Proof assistant languages, such as Lean, provide a potential way to overcome these obstacles, and allow for large-scale collaborations involving professional mathematicians, the broader public, and/or AI tools to all contribute to a complex project, provided that it can be broken up in a modular fashion into smaller pieces that can be attacked without necessarily understanding all aspects of the project as a whole. Projects to formalize an existing mathematical result (such as the formalization of the recent proof of the PFR conjecture of Marton, discussed in this previous blog post) are currently the main examples of such large-scale collaborations that are enabled via proof assistants. At present, these formalizations are mostly crowdsourced by human contributors (which include both professional mathematicians and interested members of the general public), but there are also some nascent efforts to incorporate more automated tools (either “good old-fashioned” automated theorem provers, or more modern AI-based tools) to assist with the (still quite tedious) task of formalization.

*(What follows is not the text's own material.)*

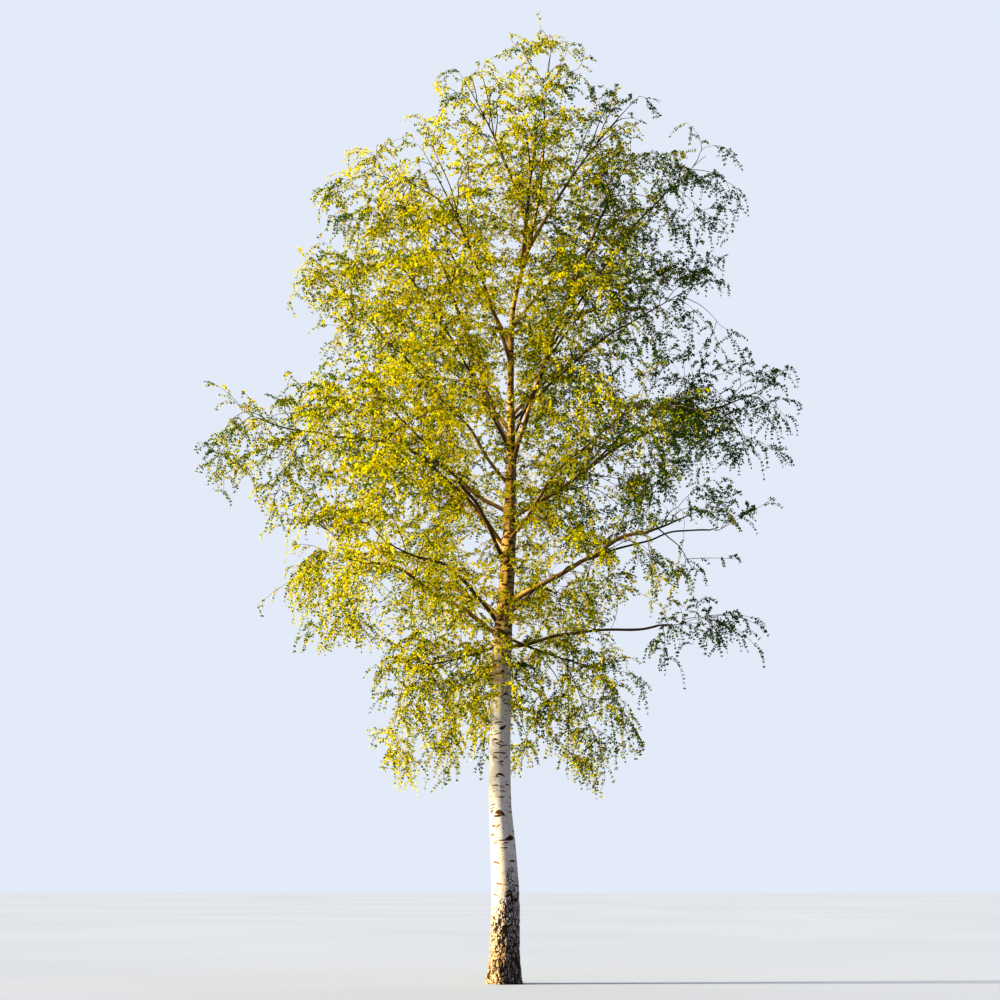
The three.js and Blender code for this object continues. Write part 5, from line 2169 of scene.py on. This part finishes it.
    def build(self) -> list[Piece]:
        """Builds the leaves, each tint in pieces of its own.

        Returns:
            The pieces.
        """
        points, twig = self.blades()
        tint = self.leaf_tints(twig)
        made = []
        for index, (name, skin) in enumerate(LEAF_SKINS.items()):
            chosen = np.flatnonzero(tint == index)
            material = skin.material()
            for part, start in enumerate(range(0, len(chosen), self.most)):
                some = points[chosen[start : start + self.most]]
                firsts = np.arange(len(some)) * len(self.outline)
                work = MeshWork()
                work.add(some.reshape(-1, 3), (np.array(self.pattern) + firsts[:, None, None]).reshape(-1, 3))
                made.append(work.piece(f"leaves_{name.value}_{part + 1}", material, False))
        for piece in made:
            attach(piece, "root")
            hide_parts(*self.crown.foliage_nodes())
        return made


# The studio


@dataclass(frozen=True)
class PaleFloor(Finish):
    """The studio's floor: pale and matt, with a faint unevenness."""

    name: str = "pale_floor"
    light: Colour = (0.5, 0.53, 0.6)
    dark: Colour = (0.47, 0.5, 0.57)
    mottling: Span = (0.05, 3.0)

    def material(self) -> Material:
        """Builds the floor's material.

        Returns:
            The material.
        """
        made, nodes, shader, place = self.start()
        broad = self.mottle(nodes, place, *self.mottling)[0]
        colour = nodes.mix(broad, self.light, self.dark)
        nodes.feed(shader, {"Base Color": colour, "Roughness": 1.0, "Specular IOR Level": 0.0})
        return made


@dataclass
class Studio:
    """The pale floor, the soft lights and the camera at the photo's angle."""

    floor_radius: float = 400.0
    floor_rings: tuple[float, ...] = (0.05, 0.25, 1.0)
    floor_sides: int = 96
    key_from: Place = (-0.96, -0.07, 0.25)
    key_colour: Colour = (1.0, 0.9, 0.7)
    key_strength: float = 9.0
    key_softness: float = 0.16
    sky_colour: Colour = (0.85, 0.9, 1.0)
    sky_strength: float = 0.66
    fill_strength: float = 0.51
    camera_place: Place = EYE
    camera_tilt: float = 10.9
    camera_lens: float = 72.0
    camera_sensor: float = 36.0
    camera_clip: Span = (0.5, 2000.0)

    def build(self) -> None:
        """Sets up the floor, the lights and the camera."""
        self.build_floor()
        self.build_lights()
        self.build_camera()

    def build_floor(self) -> None:
        """Lays the floor under the tree."""
        n = self.floor_sides
        ring = level_way(np.linspace(0, FULL_TURN, n, endpoint=False))
        points = [np.zeros((1, 3))] + [ring * self.floor_radius * share for share in self.floor_rings]
        faces = [(0, 1 + k, 1 + (k + 1) % n) for k in range(n)]
        for i in range(len(self.floor_rings) - 1):
            for k in range(n):
                a, b = 1 + i * n + k, 1 + i * n + (k + 1) % n
                faces += [(a, a + n, b + n), (a, b + n, b)]
        work = MeshWork()
        work.add(np.concatenate(points), np.array(faces))
        work.piece("floor", PaleFloor().material(), False)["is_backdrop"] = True

    def build_lights(self) -> None:
        """Hangs the warm key light and sets the pale surroundings."""
        lamp = bpy.data.lights.new("key", "SUN")
        lamp.energy, lamp.angle, lamp.color = self.key_strength, self.key_softness, self.key_colour
        key = bpy.data.objects.new("key", lamp)
        key.rotation_mode = "QUATERNION"
        key.rotation_quaternion = Vector(self.key_from).to_track_quat("Z", "Y")
        bpy.context.scene.collection.objects.link(key)
        world = bpy.data.worlds.new("surroundings")
        world.use_nodes = True
        nodes = Recipe(world.node_tree)
        seen = nodes.add("ShaderNodeLightPath").outputs["Is Camera Ray"]
        strength = nodes.step(seen, 0.0, 1.0, self.fill_strength, self.sky_strength)
        nodes.feed(world.node_tree.nodes["Background"], {"Color": self.sky_colour, "Strength": strength})
        bpy.context.scene.world = world
        bpy.context.scene.view_settings.view_transform = "Standard"
        bpy.context.scene.view_settings.look = "High Contrast"

    def build_camera(self) -> None:
        """Places the camera where the photo was taken from."""
        lens = bpy.data.cameras.new("camera")
        lens.lens, lens.sensor_width = self.camera_lens, self.camera_sensor
        lens.clip_start, lens.clip_end = self.camera_clip
        camera = bpy.data.objects.new("camera", lens)
        camera.location = self.camera_place
        camera.rotation_euler = (math.radians(90 + self.camera_tilt), 0.0, 0.0)
        bpy.context.scene.collection.objects.link(camera)
        bpy.context.scene.camera = camera


def main() -> None:
    """Builds the birch from its trunk out to its leaves, and then the studio round it."""
    logging.basicConfig(level=logging.INFO, format="%(name)s: %(message)s")
    line = TrunkLine()
    crown = CrownFrame(line)
    openness = Openness(crown)
    inner = InnerGrowth(crown, openness)
    sprays = FinerGrowth(crown, openness, inner).grow()
    fine = FineGrowth(crown, openness, inner).grow(sprays)
    log.info("%d sprays, %d fine twigs", sprays.count, len(fine.lengths))
    Trunk(line, crown).build()
    boughs = Boughs(crown).build()
    Limbs(crown, openness).build(boughs.active_material)
    Twigwork(crown, sprays, fine).build()
    Leaves(crown, sprays, fine).build()
    Studio().build()


if __name__ == "__main__":
    main()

However, I believe that this sort of paradigm can also be used to explore new mathematics, as opposed to formalizing existing mathematics. The online collaborative “Polymath” projects that several people including myself organized in the past are one example of this; but as they did not incorporate proof assistants into the workflow, the contributions had to be managed and verified by the human moderators of the project, which was quite a time-consuming responsibility, and one which limited the ability to scale these projects up further. But I am hoping that the addition of proof assistants will remove this bottleneck.
I am particularly interested in the possibility of using these modern tools to explore a class of many mathematical problems at once, as opposed to the current approach of focusing on only one or two problems at a time. This seems like an inherently modularizable and repetitive task, which could particularly benefit from both crowdsourcing and automated tools, if given the right platform to rigorously coordinate all the contributions; and it is a type of mathematics that previous methods usually could not scale up to (except perhaps over a period of many years, as individual papers slowly explore the class one data point at a time until a reasonable intuition about the class is attained). Among other things, having a large data set of problems to work on could be helpful for benchmarking various automated tools and compare the efficacy of different workflows.

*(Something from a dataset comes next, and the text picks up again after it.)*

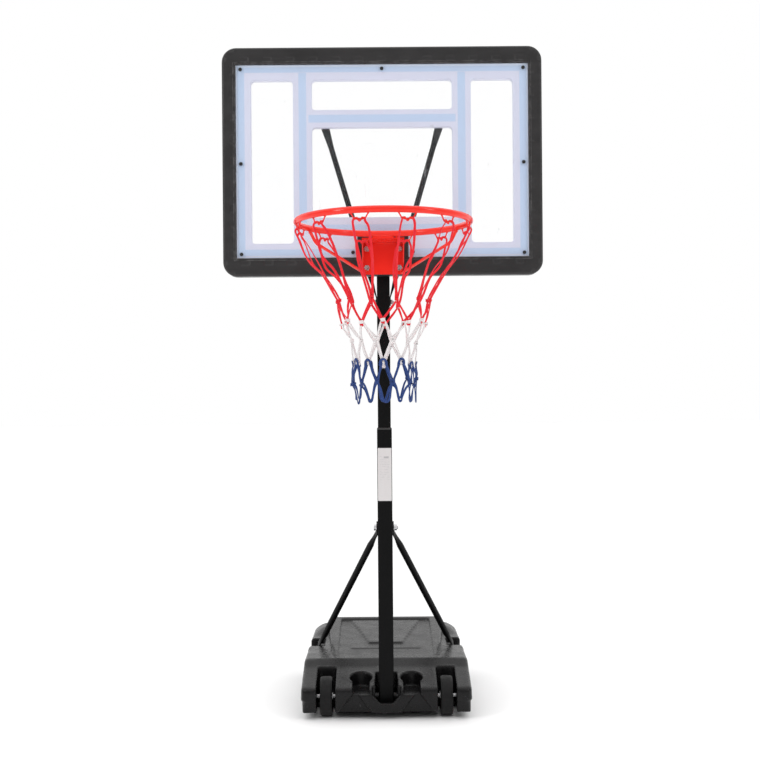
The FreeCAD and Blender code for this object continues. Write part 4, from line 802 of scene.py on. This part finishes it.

One recent example of such a project was the Busy Beaver Challenge, which showed this July that the fifth Busy Beaver number was equal to . Some older crowdsourced computational projects, such as the Great Internet Mersenne Prime Search (GIMPS), are also somewhat similar in spirit to this type of project (though using more traditional proof of work certificates instead of proof assistants). I would be interested in hearing of any other extant examples of crowdsourced projects exploring a mathematical space, and whether there are lessons from those examples that could be relevant for the project I propose here.
More specifically I would like to propose the following (admittedly artificial) project as a pilot to further test out this paradigm, which was inspired by a MathOverflow question from last year, and discussed somewhat further on my Mastodon account shortly afterwards.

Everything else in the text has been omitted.